In non-Russian republics the first nationalist outbursts leading to independence subsequently subsided. In the Ukraine and Moldova ethnic nationalism gave way to a stress on the national character of the territory and all its inhabitants. Russian minority problems in states like Estonia became matters of negotiation in ways pessimists had not thought possible. In Russia major conflicts seem likely to revolve around economic, rather than nationalist issues.
That does not mean nationalism is unimportant. There are non-Russian areas where military-based movements claim autonomy by violent means. Russian nationalism has been inflamed by Western intervention. Festering disputes remain between Russia and former republics. Muslim sentiments can fuel separatist movements, especially in mountainous and inaccessible areas. Nevertheless, in much of the region, political geography seems fairly settled.
Just as one can exaggerate nationalist conflict in Eastern Europe, so one can underestimate it in Western Europe. Many features of the ‘classic’ nation-state are being superseded. European Union (EU) nationals are semi-citizens in other EU states. Settled immigrant workers possess legal and social rights. National governments shift from policies of cultural assimilation or exclusion to those of multiculturalism. Governments cede powers to EU institutions. Nevertheless, the most important EU institution is the Council of Ministers, i.e., delegates of national governments.
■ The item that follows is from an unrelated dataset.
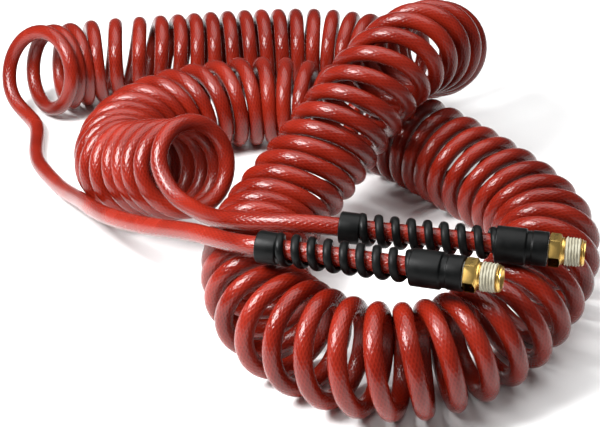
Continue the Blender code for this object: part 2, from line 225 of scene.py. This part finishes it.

While most people remain largely confined to their national language and territory, they will regard themselves ‘naturally’ as national, something routinely reinforced through mass media. Nationalism as the basis for the organized pursuit and use of state power may have passed its peak. Nations as communities and nation-states as their protectors are still regarded as natural and remain of central importance in the modern world (Billig 1995, Christian 1997, Kupchan 1995).